Why petrol and diesel prices have not increased since March 16
The government is considering raising excise duty on the two fuels again that would give it some additional revenue crucial for combating disruptions due to coronavirus outbreak.
International oil slumped to a 17-year low as lockdowns implemented to check the spread of coronavirus disease Covid-19 hit major economies, thereby contracting demand. The prices of petrol and diesel in India, however, remain frozen since March 16 despite average crude oil import cost for the country dropping by over 20 per cent.
Benchmark crude oil Brent on Monday dropped as low as 6.62% at $23.28 per barrel, while the West Texas Intermediate (WTI) fell below 5% at around $20 a barrel.

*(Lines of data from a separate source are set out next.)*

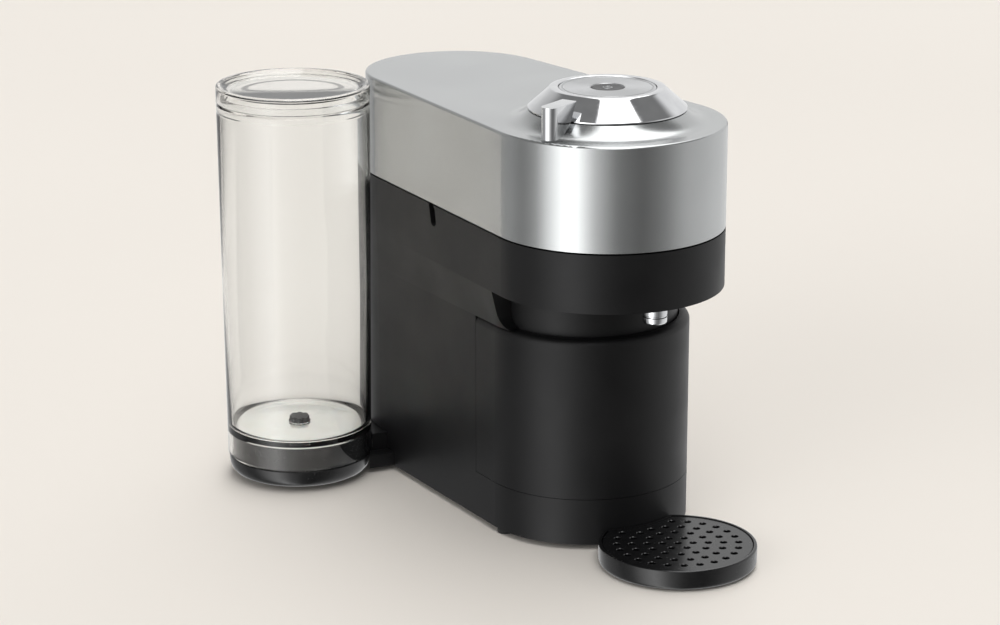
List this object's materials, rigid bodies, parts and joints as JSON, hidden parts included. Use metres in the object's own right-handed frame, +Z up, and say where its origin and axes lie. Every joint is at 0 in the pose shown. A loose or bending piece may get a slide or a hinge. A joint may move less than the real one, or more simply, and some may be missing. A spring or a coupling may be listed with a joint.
{
  "type": "pod coffee machine",
  "caption": "Slim pod coffee machine with a rounded head that tips open, a locking lever, a swivelling clear water tank, a pull-out used-pod container and a round drip tray.",
  "frame": {"origin": "on the counter, under the axis that the pod spins about, at the middle of the front foot pad", "axes": "+Z up, -Y towards the front of the machine where the cup stands, +X to the machine's right seen from behind"},
  "size_m": [0.2158, 0.3363, 0.2582],
  "materials": {
    "body_black": "satin black moulding",
    "head_silver": "satin silver paint",
    "black_inner": "plain black moulding",
    "chrome_trim": "polished chrome plate",
    "satin_disc": "fine brushed disc",
    "dark_button": "dark grey button",
    "clear_tank": "clear polished plastic",
    "tray_black": "gloss black moulding",
    "steel": "machined steel",
    "core_steel": "laminated electrical steel",
    "copper": "enamelled copper wire",
    "cast_aluminium": "as cast",
    "rubber_black": "matte rubber",
    "silicone": "translucent silicone",
    "white_plastic": "natural engineering plastic",
    "board_green": "printed circuit board"
  },
  "bodies": {
    "base": {"body_shell": "body_black", "base_plate": "black_inner", "base_screws": "steel", "feet": "rubber_black", "chassis_shelf": "black_inner", "chassis_bulkhead": "black_inner", "chassis_floor": "black_inner", "swivel_bush": "white_plastic", "mains_gland": "rubber_black", "deck": "body_black", "pod_chute": "black_inner", "brew_frame": "body_black", "motor_stator": "core_steel", "motor_coils": "copper", "motor_cover": "white_plastic", "rotor_bearing": "steel", "coffee_gutter": "black_inner", "coffee_spout": "chrome_trim", "code_reader": "tray_black", "hinge_spine": "body_black", "rotary_union": "white_plastic", "flow_meter": "white_plastic", "pump_body": "white_plastic", "pump_coil": "black_inner", "pump_bracket": "steel", "pump_spring": "steel", "thermoblock": "cast_aluminium", "power_board": "board_green", "control_board": "board_green", "water_hoses": "silicone"},
    "head": {"head_shell": "head_silver", "head_base": "body_black", "hinge_pin": "steel", "injection_housing": "black_inner", "injection_bearing": "steel", "inlet_elbow": "white_plastic", "head_hose": "silicone"},
    "knob": {"lock_bell": "black_inner", "knob_ring": "chrome_trim", "knob_disc": "satin_disc", "button_board": "board_green"},
    "button": {"brew_button": "dark_button"},
    "injector": {"injection_plate": "white_plastic", "injection_seal": "silicone"},
    "cage": {"pod_cage": "white_plastic", "rotor_shaft": "steel", "motor_rotor": "core_steel"},
    "container": {"pod_container": "body_black"},
    "tray": {"drip_tray": "tray_black", "tray_feet": "rubber_black"},
    "grid": {"drip_grid": "tray_black"},
    "swivel": {"tank_arm": "body_black", "arm_hose": "silicone", "tank_base": "body_black", "tank_coupler": "white_plastic", "tank_foot_pads": "rubber_black"},
    "tank": {"water_tank": "clear_tank", "tank_valve": "black_inner"},
    "lid": {"tank_lid": "clear_tank"},
    "piston": {"pump_piston": "steel"}
  },
  "joints": [
    {"name": "head_hinge", "type": "hinge", "parent": "base", "child": "head", "pos_m": [0, 0.203, 0.23], "axis": [-1, 0, 0], "range_deg": [0, 35]},
    {"name": "lock_turn", "type": "hinge", "parent": "head", "child": "knob", "pos_m": [0, 0, 0.24], "axis": [0, 0, 1], "range_deg": [0, 60]},
    {"name": "button_press", "type": "slide", "parent": "knob", "child": "button", "axis": [0, 0, -1], "range_m": [0, 0.0012], "stiffness_N_per_m": 600, "springref_m": -0.001},
    {"name": "injector_spin", "type": "hinge", "parent": "head", "child": "injector", "pos_m": [0, 0, 0.19], "axis": [0, 0, 1], "continuous": true},
    {"name": "cage_spin", "type": "hinge", "parent": "base", "child": "cage", "pos_m": [0, 0, 0.14], "axis": [0, 0, 1], "continuous": true},
    {"name": "container_slide", "type": "slide", "parent": "base", "child": "container", "axis": [0, -1, 0], "range_m": [0, 0.13]},
    {"name": "tray_slide", "type": "slide", "parent": "base", "child": "tray", "axis": [0, -1, 0], "range_m": [0, 0.04]},
    {"name": "grid_lift", "type": "slide", "parent": "tray", "child": "grid", "axis": [0, 0, 1], "range_m": [0, 0.04]},
    {"name": "tank_swivel", "type": "hinge", "parent": "base", "child": "swivel", "pos_m": [0, 0.1585, 0.01], "axis": [0, 0, 1], "range_deg": [-163.6, 0]},
    {"name": "tank_lift", "type": "slide", "parent": "swivel", "child": "tank", "axis": [0, 0, 1], "range_m": [0, 0.05]},
    {"name": "lid_lift", "type": "slide", "parent": "tank", "child": "lid", "axis": [0, 0, 1], "range_m": [0, 0.03]},
    {"name": "pump_stroke", "type": "slide", "parent": "base", "child": "piston", "axis": [0, 0, -1], "range_m": [0, 0.002], "stiffness_N_per_m": 300, "springref_m": -0.004, "deforming": ["pump_spring"]}
  ],
  "couplings": [
    {"joint": "injector_spin", "follows": "cage_spin", "ratio": 1}
  ]
}
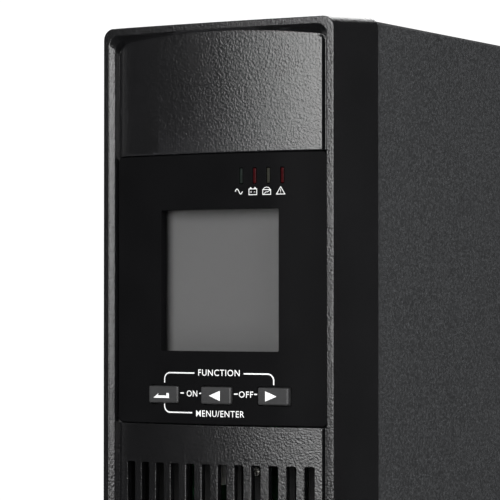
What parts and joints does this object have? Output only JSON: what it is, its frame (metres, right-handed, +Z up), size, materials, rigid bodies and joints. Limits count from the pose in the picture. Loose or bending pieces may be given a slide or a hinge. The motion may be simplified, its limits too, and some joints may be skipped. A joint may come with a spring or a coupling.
{
  "type": "rack and tower uninterruptible power supply",
  "caption": "Upright rack-width power backup case: crowned vented bezel with a square display and keys, sheet metal body, sliding battery cassette, rear fan and sockets, tower stands.",
  "frame": {"origin": "on the floor, under the middle of the whole object", "axes": "+Z up with the unit standing as a tower, front bezel facing -Y, +X to the right seen from the front"},
  "size_m": [0.1766, 0.41, 0.443],
  "materials": {
    "aluminium": "satin",
    "bare_steel": "satin",
    "battery_block": "matte",
    "bezel_plastic": "fine moulded grain, satin",
    "capacitor_sleeve": "gloss",
    "chassis_paint": "fine textured powder coat, satin",
    "circuit_board": "satin",
    "clear_pane": "polished",
    "connector_grey": "satin",
    "copper_winding": "satin",
    "fan_plastic": "satin",
    "ferrite": "matte",
    "key_plastic": "satin",
    "lamp_red": "gloss",
    "lamp_smoke": "gloss",
    "lcd_grey": "matte",
    "panel_gloss": "gloss",
    "relay_case": "satin",
    "ribbon_cable": "satin",
    "socket_plastic": "satin",
    "stand_plastic": "fine grain, satin",
    "terminal_green": "satin"
  },
  "bodies": {
    "chassis": {"battery_bay_wall": "bare_steel", "battery_socket": "connector_grey", "breaker": "socket_plastic", "bulk_capacitor_1": "capacitor_sleeve", "bulk_capacitor_2": "capacitor_sleeve", "bulk_capacitor_3": "capacitor_sleeve", "bulk_capacitor_4": "capacitor_sleeve", "chassis_base": "chassis_paint", "chassis_cover": "chassis_paint", "choke_inverter": "copper_winding", "choke_rectifier": "copper_winding", "control_board": "circuit_board", "display_cable": "ribbon_cable", "epo_header": "terminal_green", "fan_frame": "fan_plastic", "fan_guard": "bare_steel", "front_wall": "chassis_paint", "heatsink_inverter": "aluminium", "heatsink_rectifier": "aluminium", "inlet_socket": "socket_plastic", "main_board": "circuit_board", "network_port": "socket_plastic", "outlet_bank_lower": "socket_plastic", "outlet_bank_upper": "socket_plastic", "rear_panel": "chassis_paint", "relay_bypass": "relay_case", "relay_output": "relay_case", "serial_port": "bare_steel", "slot_cover": "chassis_paint", "stand_front_left": "stand_plastic", "stand_front_right": "stand_plastic", "stand_rear_left": "stand_plastic", "stand_rear_right": "stand_plastic", "transformer": "ferrite", "usb_port": "bare_steel"},
    "bezel": {"front_bezel": "bezel_plastic", "display_panel": "panel_gloss", "lcd_module": "lcd_grey", "lcd_window": "clear_pane", "display_board": "circuit_board", "light_pipe_mains": "lamp_smoke", "light_pipe_battery": "lamp_red", "light_pipe_bypass": "lamp_smoke", "light_pipe_fault": "lamp_red", "switch_enter": "socket_plastic", "switch_left": "socket_plastic", "switch_right": "socket_plastic"},
    "key_enter_body": {"key_enter": "key_plastic"},
    "key_left_body": {"key_left": "key_plastic"},
    "key_right_body": {"key_right": "key_plastic"},
    "battery_cassette": {"battery_tray": "bare_steel", "battery_1": "battery_block", "battery_2": "battery_block", "battery_3": "battery_block", "battery_4": "battery_block", "battery_plug": "connector_grey"},
    "bail": {"bail_handle": "bare_steel"},
    "fan": {"fan_rotor": "fan_plastic"},
    "reset_button": {"breaker_button": "socket_plastic"},
    "epo": {"epo_plug": "terminal_green"}
  },
  "joints": [
    {"name": "battery_slide", "type": "slide", "parent": "chassis", "child": "battery_cassette", "axis": [0, -1, 0], "range_m": [0, 0.3]},
    {"name": "bezel_pull", "type": "slide", "parent": "chassis", "child": "bezel", "axis": [0, -1, 0], "range_m": [0, 0.36]},
    {"name": "key_enter_press", "type": "slide", "parent": "bezel", "child": "key_enter_body", "axis": [0, 1, 0], "range_m": [0, 0.0008], "stiffness_N_per_m": 800, "springref_m": -0.0005},
    {"name": "key_left_press", "type": "slide", "parent": "bezel", "child": "key_left_body", "axis": [0, 1, 0], "range_m": [0, 0.0008], "stiffness_N_per_m": 800, "springref_m": -0.0005},
    {"name": "key_right_press", "type": "slide", "parent": "bezel", "child": "key_right_body", "axis": [0, 1, 0], "range_m": [0, 0.0008], "stiffness_N_per_m": 800, "springref_m": -0.0005},
    {"name": "bail_swing", "type": "hinge", "parent": "battery_cassette", "child": "bail", "pos_m": [-0.0049, -0.1797, 0.1218], "axis": [-1, 0, 0], "range_deg": [0, 90]},
    {"name": "fan_spin", "type": "hinge", "parent": "chassis", "child": "fan", "pos_m": [0, 0.1938, 0.3975], "axis": [0, 1, 0], "continuous": true},
    {"name": "breaker_reset", "type": "slide", "parent": "chassis", "child": "reset_button", "axis": [0, 1, 0], "range_m": [0, 0.003]},
    {"name": "epo_plug_pull", "type": "slide", "parent": "chassis", "child": "epo", "axis": [0, 1, 0], "range_m": [0, 0.012]}
  ],
  "couplings": [
    {"joint": "bezel_pull", "follows": "battery_slide", "ratio": 1.2}
  ]
}
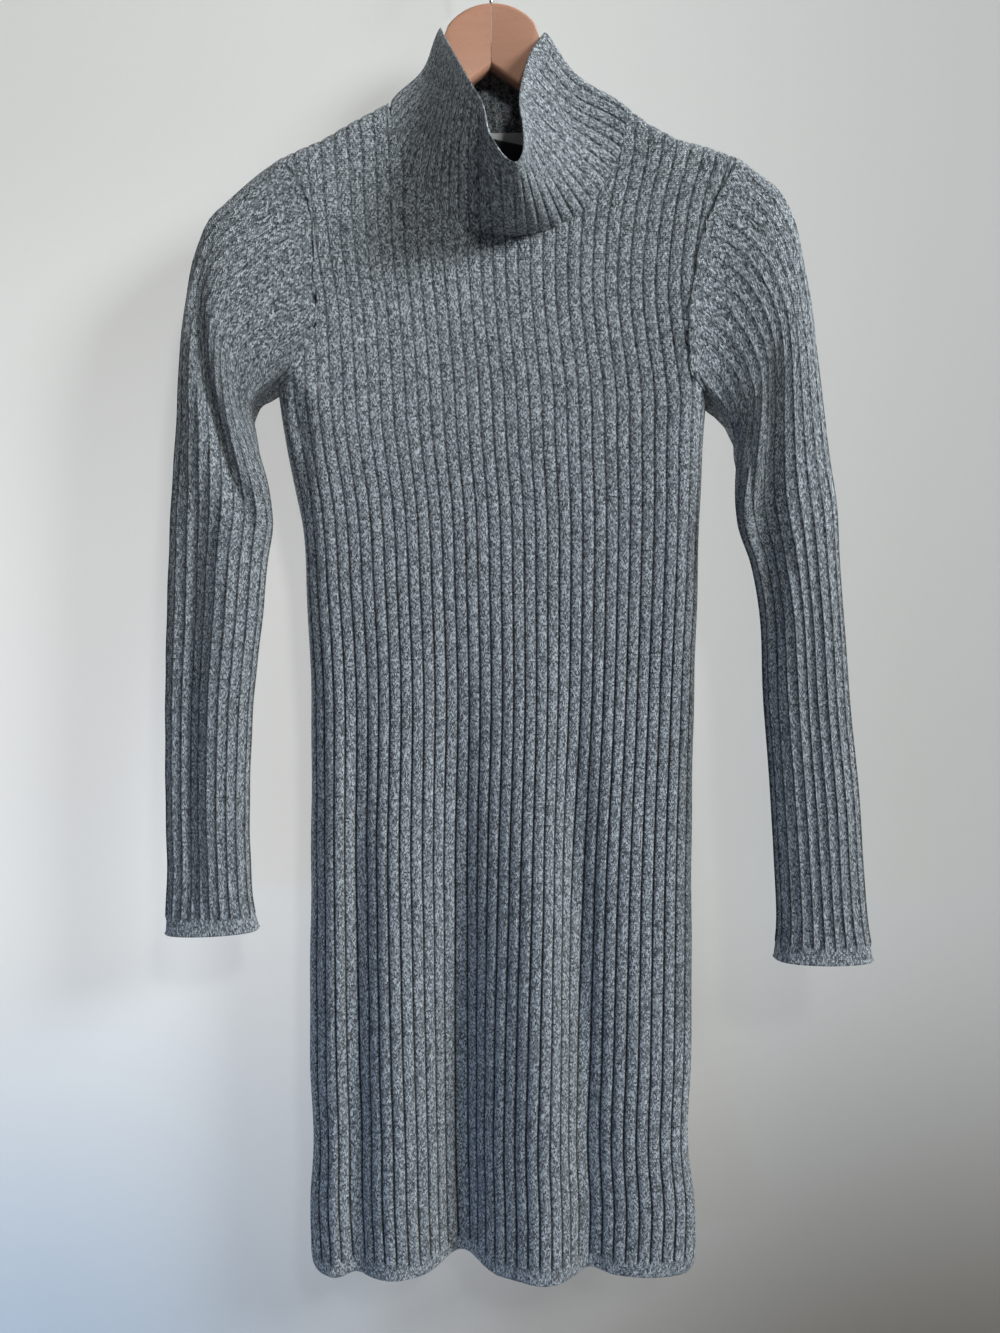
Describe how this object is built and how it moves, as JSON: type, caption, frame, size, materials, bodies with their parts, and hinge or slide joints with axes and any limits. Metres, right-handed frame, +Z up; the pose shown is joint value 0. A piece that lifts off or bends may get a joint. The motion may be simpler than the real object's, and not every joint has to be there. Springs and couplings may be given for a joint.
{
  "type": "sweater dress on a hanger",
  "caption": "Fitted rib-knit dress with a tall funnel neck, long set-in sleeves and side slits at the hem, hung on a contoured wooden hanger with a wire hook.",
  "frame": {"origin": "the point inside the top of the hanger's hook that rests on a rail or a peg", "axes": "+Z up along the dress towards the hook, +X across the dress to the viewer's right as seen from the front, +Y from the front through to the back"},
  "size_m": [0.537, 0.1228, 1.0649],
  "materials": {
    "grey_knit": "marled rib knit, soft and matt",
    "white_label": "woven satin label, bare",
    "black_tab": "black woven tab, bare",
    "beech": "clear-lacquered beech",
    "steel": "plated steel wire"
  },
  "bodies": {
    "root": {"front": "grey_knit", "front_skirt": "grey_knit", "front_hem": "grey_knit", "back": "grey_knit", "back_skirt": "grey_knit", "back_hem": "grey_knit", "sleeve_left": "grey_knit", "sleeve_left_lower": "grey_knit", "sleeve_left_cuff": "grey_knit", "sleeve_right": "grey_knit", "sleeve_right_lower": "grey_knit", "sleeve_right_cuff": "grey_knit", "collar": "grey_knit", "neck_label": "white_label", "size_tab": "black_tab", "hanger_arm_left": "beech", "hanger_arm_right": "beech", "hanger_hook": "steel"}
  },
  "joints": []
}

Requesting anonymity, government officials and company executives said that prices of petrol and diesel have frozen to allow petroleum refiners to make up for the losses in their inventory. Even the government is considering raising excise duty on the two fuels again that would give it some additional revenue crucial for combating disruptions due to coronavirus outbreak.
The government had raised excise duty on petrol and diesel by ₹3 a litre on March 14. A Re 1 per litre increase in excise duty means an additional ₹14,500 crore annual revenue for the government.
According to the latest official data, which comes with a lag, India’s average crude oil purchase price (Indian basket) also fell sharply to ₹1,805.22 per barrel on Friday compared to ₹2,272.08 per barrel on March 16, when the companies had last cut prices of petrol and diesel by 16 paise per litre and 15 paise a litre, respectively.
State-run oil marketing companies had last revised pump prices of auto fuels that day by slashing 16 paise per litre on petrol and 15 paise on diesel. In Delhi, petrol is currently being sold at ₹69.59 per litre and diesel at ₹62.29 a litre.
“Excise duty increase on petrol and diesel is imminent and a final view on its quantum will be taken by the finance ministry,” a government official said requesting anonymity. Hindustan Times had reported about it on March 21.
The official quoted above said the proposed excise duty hike will not only provide much needed funds to meet the immediate requirements arising due to the Covid-19 pandemic, but would also act as a cushion against any price surge in the volatile international oil market in future. The government often reduces excise duty on petrol and diesel to protect domestic consumers from any spike in international oil prices. Currently, the central levies on petrol add up to ₹22.98 per litre and on diesel to ₹18.83 per litre.
The finance ministry, the petroleum ministry and state-run oil marketing companies - Indian Oil Corporation (IOC), Bharat Petroleum Corporation Ltd (BPCL) and Hindustan Petroleum Corporation Ltd (HPCL) - did not respond to queries rated to fuel price revision and taxation matters.
A recent research report of State Bank of India (SBI) said the government is expected to further limit fall in retail prices and thereby increase the excise again. “We thus strongly recommend that the increased excise revenue from oil should not be used for bridging the fiscal gap and pleasing the markets; rather sound economics demands it must be used as a fiscal package for income support to the people working in the unorganized sector who are already facing the brunt of loss of jobs,” the report said.